Del resto, si sa, i tedeschi fanno le cose per bene. Forse un tempo. Ora, però, con la recessione economica, la fiducia delle imprese a picco, quella dei consumatori pure, il governo claudicante, e l’estrema destra che straripa sulla spinta della crisi e dell’incapacità della sinistra di dare risposte concrete alle emergenze che attanagliano il Paese, le vecchie certezze stanno andando in frantumi. La casa automobilistica ha avvertito che non sarà più in grado di escludere la chiusura di impianti nel Paese, evocando lo spettro di drastiche misure di riduzione dei costi per «proteggere il futuro» dell'azienda. È la caduta degli dei. Un colpo per il cancelliere Olaf Scholz forse più duro da incassare delle sberle elettorali che, tra europee e le ultime regionali in Turingia e Sassonia, continua a prendere. L’analisi del ceo Oliver Blume spiega cose non nuove.

«Il contesto economico è diventato ancora più difficile e nuovi concorrenti stanno entrando nel mercato europeo», ha sottolineato il manager. «Inoltre, la Germania, in particolare come luogo di produzione, sta perdendo terreno in termini di competitività». Blume si riferisce ovviamente alla Cina, al flop delle elettriche, ai costi dell’energia schizzati alle stelle dopo lo stop del gas russo e l’assurda chiusura delle centrali nucleari, alle conseguenze del folle green deal europeo (fortemente sostenuto dalla Germania). Fattori che hanno fatto precipitare le vendite (-1,7% a luglio, con il mercato che ha fatto +0,2) e i conti (utile giù del 13,9% e margine operativo a -11% nel primo semestre).

Nulla di più scontato, dunque, che fosse nell’aria qualche dieta dimagrante. Epperò l’annuncio arrivato da Blume lascia comunque di stucco. Non ci sono margini di manovra, piani B. L’azienda, ha spiegato, «deve ora agire con decisione». Al punto da prospettare la disdetta del suo grande accordo di protezione dell'occupazione siglato con il potente sindacato IG Metall, un programma di sicurezza del lavoro in vigore dal 1994 che garantisce gli operai da licenziamenti non concordati fino al 2029. Il che significa che gli unici tagli possibili sono i pensionamenti anticipati o le uscite incentivate.

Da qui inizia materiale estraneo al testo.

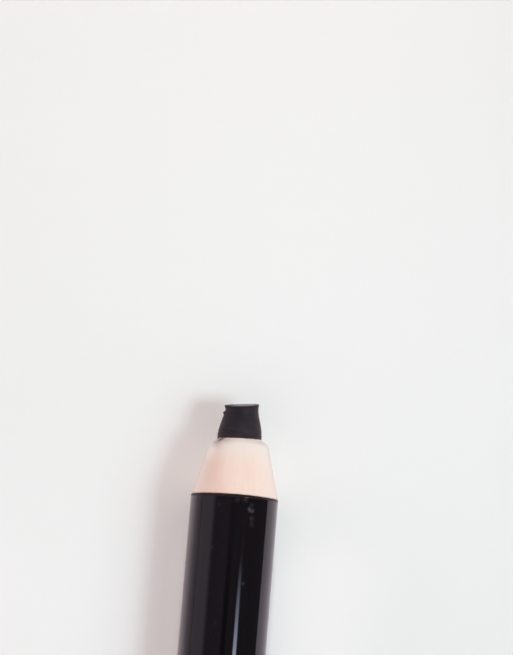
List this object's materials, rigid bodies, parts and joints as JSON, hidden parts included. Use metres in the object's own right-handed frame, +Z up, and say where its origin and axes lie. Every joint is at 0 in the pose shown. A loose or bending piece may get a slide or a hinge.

La situazione non lo permette più. Adesso è il momento di porre in essere «gli adeguamenti strutturali urgentemente necessari per una maggiore competitività nel breve termine». E tra gli aggiustamenti, cosa impressionante per i tedeschi, rientra anche la prima chiusura di una fabbrica Volkswagen negli 87 anni di storia del gruppo. «Nella situazione attuale, non si può escludere la chiusura degli impianti di produzione di veicoli e componenti se non si interviene rapidamente», hanno spiegato dall’azienda.

Ma intervenire rapidamente significa licenziamenti di massa. Il programma di riduzione dei costi, infatti, esiste già. Lanciato nel 2023, avrebbe dovuto cambiare la situazione e migliorare i profitti di 10 miliardi di euro entro il 2026. L'attuale debolezza delle attività, però, ha aggravato la situazione. E per migliorare ulteriormente i profitti, i costi dovranno essere ridotti più del previsto. Almeno di 4 miliardi, ipotizza il quotidiano Handelsblatt. I problemi, per Scholz, sono appena iniziati. All’annuncio della casa automobilista hanno infatti replicato in tempo reale i I leader sindacali del marchio, pronti ad intraprendere una battaglia senza quartiere. Secondo Daniela Cavallo, a capo del consiglio di fabbrica Volkswagen, «questo mette in discussione lo stesso marchio, il cuore del gruppo. Ci difenderemo strenuamente da tutto questo». Con me, ha concluso «me non ci saranno chiusure di fabbriche».